I do not mean to question Conley’s account or his response, but I also do not think that it’s a coincidence that a gay man who regards sex so warily is the one who is getting the huge platform to tell his story (ditto that he’s white, male, able-bodied, cisgender, middle class, etc.). Imagine Jared as a slut, a cute twink who already lost count of the amount of dicks he’s sucked by his early 20s. Would audiences be able to swallow that? Could they still see him as someone worthy of sympathy? Would all the bleeding-heart liberals still be on board with the idea that ironing out the gay of him was such a terrible thing?

What I dislike most about telling this story through a mostly sexless character is that it aligns itself with the love-the-sinner-hate-the-sin ethos espoused by the religious zealots who champion conversion therapy. It gives a pass to those who think gay people are fine, but that gay sex is gross. It serves the comfort of straight people (and I suppose the very shameful queers in the audience), and Jesus Christ, haven’t they already been served enough? It’s all very predictable, down to Edgerton’s casting of out entertainers like pop singer Troye Sivan and director Xavier Dolan to pad out the therapy group, giving them virtually nothing to do but stand around and be seen. Look closer and you realize that they’re the fruits of woke gesturing. “I wanted representation to be part of that group,” Edgerton told The Wrap. At the movie’s center is Hedges who recently came out as “not totally straight, but also not gay and not necessarily bisexual” and said, more recently, “I’m hesitant at the same time to suddenly lump myself in with… [the LGBTQ] community because… I don’t feel as though I’ve been challenged in the same ways that members of the LGBTQ community have been in their lives.”

Nicole Kidman is also there in a wig that looks like it could be named “The Dolly” (I don’t imagine being too surprised at how much it costs to look this cheap). During a climactic moment, her character confronts Love in Action’s head instructor, Victor Sykes (played by Edgerton), by asking, “What are your actual qualifications, Mr. Sykes? I never asked.” She put her child’s life in this man’s hands and didn’t bother to ask him about the ingredients in his snake oil. The movie ultimately positions her acceptance of her gay son as some kind of moving triumph, but given her flagrant negligence, that felt like an imposition.

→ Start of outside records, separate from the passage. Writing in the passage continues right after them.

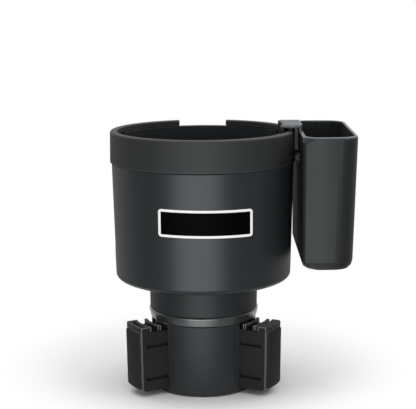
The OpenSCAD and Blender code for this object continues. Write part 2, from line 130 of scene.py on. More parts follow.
print("helpers:", [helper.__name__ for helper in (connect, add, math_node, new_group)])

# %% [markdown]
# Moulded plastic is never quite smooth. The tool's spark-eroded cavity leaves a fine, even grain of about
# a third of a millimetre, and the melt leaves faint clouds where it cooled at different speeds.
# A picture of grain would need every mesh to be unwrapped. Noise in the object's own coordinates needs
# nothing, has no seams, and stays with the plastic when a piece moves.

# %% Grain group


def build_grain():
    group, start, end = new_group(
        "mould grain",
        [("Grain size mm", 0.35), ("Cloud size mm", 30.0)],
        [("Height", "NodeSocketFloat"), ("Clouds", "NodeSocketFloat")],
    )
    place = add(group, "ShaderNodeTexCoord").outputs["Object"]
    grain_scale = math_node(group, "DIVIDE", 1000.0, start.outputs["Grain size mm"])
    cloud_scale = math_node(group, "DIVIDE", 1000.0, start.outputs["Cloud size mm"])
    fine = {"Vector": place, "Scale": grain_scale, "Detail": 2.0, "Roughness": 0.6}
    broad = {"Vector": place, "Scale": cloud_scale, "Detail": 3.0, "Roughness": 0.55}
    grain = add(group, "ShaderNodeTexNoise", fine)
    clouds = add(group, "ShaderNodeTexNoise", broad)
    group.links.new(grain.outputs["Fac"], end.inputs["Height"])
    group.links.new(clouds.outputs["Fac"], end.inputs["Clouds"])
    return group


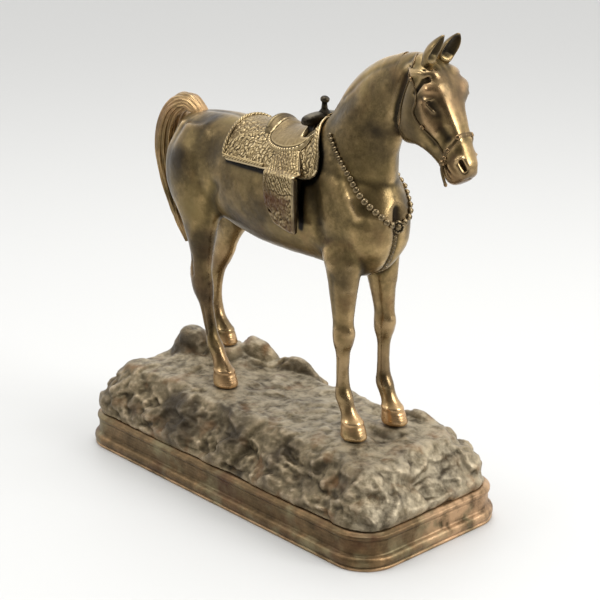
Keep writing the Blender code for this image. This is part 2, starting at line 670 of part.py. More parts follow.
def build_fenders(tree, group, finish):
    """A fender over each side of the skirts, thick below their hem, and the stirrup under it."""
    for name, side in (("left", 1), ("right", -1)):
        lower, upper = [], []
        turns = (0.7, 0.76, 0.82, 0.89, 0.96)
        below = SKIRT_HEM - 1.2
        for i in range(5):
            t = i / 4
            x = FENDER_REAR + (FENDER_FRONT - FENDER_REAR) * t
            spots = [(x - FENDER_SLANT * t * (1 - turn), side * turn) for turn in turns]
            inner = [back_point(tree, *spot, OVER_SKIRTS) for spot in spots]
            inner += [Vector((x, side * 35.6, SKIRT_HEM + 0.5)), Vector((x, side * 35.6, below))]
            inner += [Vector((x, side * FENDER_INNER, below - 0.4)), Vector((x, side * FENDER_INNER, FENDER_FOOT))]
            outer = [back_point(tree, *spot, OVER_SKIRTS + 1.6) for spot in spots]
            outer += [Vector((x, side * FENDER_OUTER, z)) for z in (SKIRT_HEM + 1, below, below - 0.5, FENDER_FOOT)]
            lower.append(inner)
            upper.append(outer)
        between(f"fender_{name}", lower, upper, group, finish)
        ends = sorted((side * FENDER_INNER, side * FENDER_OUTER))
        add(f"stirrup_{name}", plate(STIRRUP_OUTLINE, *ends, "stirrup"), group, finish)


def on_surface(tree, point, away):
    """The point of the skin nearest to a rough point, moved off it."""
    spot, normal, _, _ = tree.find_nearest(Vector(point) * MM)
    return spot + normal * away * MM


def strand(name, points, radius, group, finish, tree):
    """A tube that follows the skin through rough points."""
    rows = [tuple(p) for p in points]
    path = []
    steps = (len(rows) - 1) * 3
    for k in range(steps + 1):
        rough = smooth_row(rows, k * (len(rows) - 1) / steps)
        path.append(on_surface(tree, rough, radius + 0.75))
    data = bpy.data.curves.new(name, "CURVE")
    data.dimensions, data.bevel_depth, data.bevel_resolution = "3D", radius * MM, 1
    data.use_fill_caps = True
    spline = data.splines.new("POLY")
    spline.points.add(len(path) - 1)
    for spot, point in zip(spline.points, path):
        spot.co = (*point, 1)
    mesh = baked(add(name, data, group))
    add(name, mesh, group, finish)


COLLAR_RIGHT = [
    (62, -18, 247.5), (71, -18.5, 237), (78.5, -20, 229.3), (84.6, -20, 222.5), (90, -17.5, 214),
    (95.5, -13.5, 207), (100, -8, 199.7), (101, -5, 196.5),
]
DROP_STRAP = [(102.5, 0, 190), (100, 0, 182), (95, 0, 174), (88, 0, 166)]
CONCHO = (104.5, 0, 195)


def build_breast_collar(tree, group, finish):
    strand("breast_collar_right", COLLAR_RIGHT, 1.1, group, finish, tree)
    strand("breast_collar_left", [(x, -y, z) for x, y, z in COLLAR_RIGHT], 1.1, group, finish, tree)
    strand("breast_drop_strap", DROP_STRAP, 1.1, group, finish, tree)
    spot, normal, _, _ = tree.find_nearest(Vector(CONCHO) * MM)
    made = bmesh.new()
    turn = normal.to_track_quat("Z", "Y").to_matrix().to_4x4()
    place = Matrix.Translation(spot + normal * 1.9 * MM) @ turn
    bmesh.ops.create_cone(made, cap_ends=True, segments=16, radius1=3.6 * MM, radius2=3.0 * MM, depth=1.8 * MM, matrix=place)
    mesh = bpy.data.meshes.new("concho")
    made.to_mesh(mesh)
    made.free()
    add("chest_concho", mesh, group, finish)


BIT_SHANK = [(145, 9.0, 242.5), (145.6, 9.2, 238), (147, 9.2, 234), (148, 8.8, 230.5)]


def build_bit(group, finish):
    for name, side in (("bit_shank_left", 1), ("bit_shank_right", -1)):
        data = bpy.data.curves.new(name, "CURVE")
        data.dimensions, data.bevel_depth, data.bevel_resolution = "3D", 0.9 * MM, 1
        data.use_fill_caps = True
        spline = data.splines.new("POLY")
        spline.points.add(len(BIT_SHANK) - 1)
        for spot, (x, y, z) in zip(spline.points, BIT_SHANK):
            spot.co = (x * MM, side * y * MM, z * MM, 1)
        mesh = baked(add(name, data, group))
        add(name, mesh, group, finish)


def main():
    clear_scene()
    group, helpers = collection("saddled_horse_statuette"), collection("cutters")
    horse_bronze = material("horse_bronze", BRONZE, 0.42, 0.9)
    tack_bronze = material("tack_bronze", TACK_BRONZE, 0.38, 0.9)
    saddle_bronze = material("saddle_bronze", SADDLE_BRONZE, 0.4, 0.9)
    rock_bronze = material("rock_bronze", ROCK_BRONZE, 0.6, 0.8)
    plinth_bronze = material("plinth_bronze", PLINTH_BRONZE, 0.4, 0.9)
    felt = material("felt", (0.05, 0.09, 0.05, 1.0), 0.95, 0.0)
    steel = material("steel", (0.5, 0.5, 0.5, 1.0), 0.35, 1.0)
    build_plinth(group, plinth_bronze)
    build_felt(group, felt)
    build_rock(group, helpers, rock_bronze)
    build_fasteners(group, steel)
    blank = build_horse(group, helpers, horse_bronze)
    build_ears(blank, group, helpers, horse_bronze)
    tree = BVHTree.FromPolygons([v.co for v in blank.vertices], [tuple(p.vertices) for p in blank.polygons])
    build_skirts(tree, group, saddle_bronze)
    build_seat(tree, group, saddle_bronze)
    build_cantle(tree, group, saddle_bronze)
    build_fork(tree, group, saddle_bronze)
    build_fenders(tree, group, saddle_bronze)
    build_breast_collar(tree, group, tack_bronze)
    build_bit(group, tack_bronze)


main()
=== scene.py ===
"""Bronze statuette of a saddled horse: the visual model, camera, light and floor.

Tables and strokes are in millimetres in the CAD frame: +X the way the horse faces, +Y its left, +Z up.
"""

import math

import bmesh
import bpy
import numpy as np
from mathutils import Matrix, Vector
from mathutils.bvhtree import BVHTree


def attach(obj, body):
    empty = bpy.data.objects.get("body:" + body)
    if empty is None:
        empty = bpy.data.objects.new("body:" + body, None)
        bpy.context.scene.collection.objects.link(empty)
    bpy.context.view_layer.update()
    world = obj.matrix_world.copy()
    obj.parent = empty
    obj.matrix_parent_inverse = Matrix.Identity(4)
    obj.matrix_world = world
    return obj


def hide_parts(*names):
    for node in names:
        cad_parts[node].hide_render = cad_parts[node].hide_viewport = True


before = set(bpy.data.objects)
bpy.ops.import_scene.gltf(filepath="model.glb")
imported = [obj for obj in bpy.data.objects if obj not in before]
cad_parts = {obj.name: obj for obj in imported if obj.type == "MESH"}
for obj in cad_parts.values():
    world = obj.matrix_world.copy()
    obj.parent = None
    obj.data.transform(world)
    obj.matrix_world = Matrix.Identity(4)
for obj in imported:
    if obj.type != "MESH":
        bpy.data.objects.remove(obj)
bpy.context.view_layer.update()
MM = 0.001
STATUE, SADDLE = "statue", "saddle"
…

Incidentally, that Wrap interview with Edgerton is pretty bizarre for a few reasons. He says he wasn’t able to ask direct questions about his cast’s sexuality, but that with Hedges “there was an ‘I don’t know’ situation.” So how did he know that Hedges didn’t know? He also says, presumably speaking from the point of view of a straight actor, that despite having played a gay character in the past, he doesn’t know if he’d be allowed to do so today. “Would people let us?” he wonders after having made reference to social media platforms like Twitter advancing the representation agenda, which asks that queer actors play queer characters. But the thing is that—and here’s a spoiler for a title card that comes on the screen between the end of the film and its closing credits—the former Love in Action executive director and instructor of Conley on which Edgerton’s character is based, John Smid, married a man in 2014 after leaving the organization in 2008 (Love in Action officially closed in 2012). That means, in fact, Edgerton does play a gay man in this movie, just a closeted one. This is just to say that I just don’t have a lot of faith in Edgerton knowing what he’s talking about or his ability to make an adequately complex movie about queer experience.

In fact, a movie about Smid in his gay-exorcizing heyday would be fascinating. How much of his own bullshit did he believe? What did his struggles look like? What did his sex life look like? Did he really think taking a scientific approach to pseudo-science would end well for anyone? To my knowledge, that story has yet to be told in any mainstream venue, and while it would be a challenge in virtually every capacity, it’s one audiences deserve to be offered, whether or not they’re up for it.


Boy Erased hits theaters on November 2.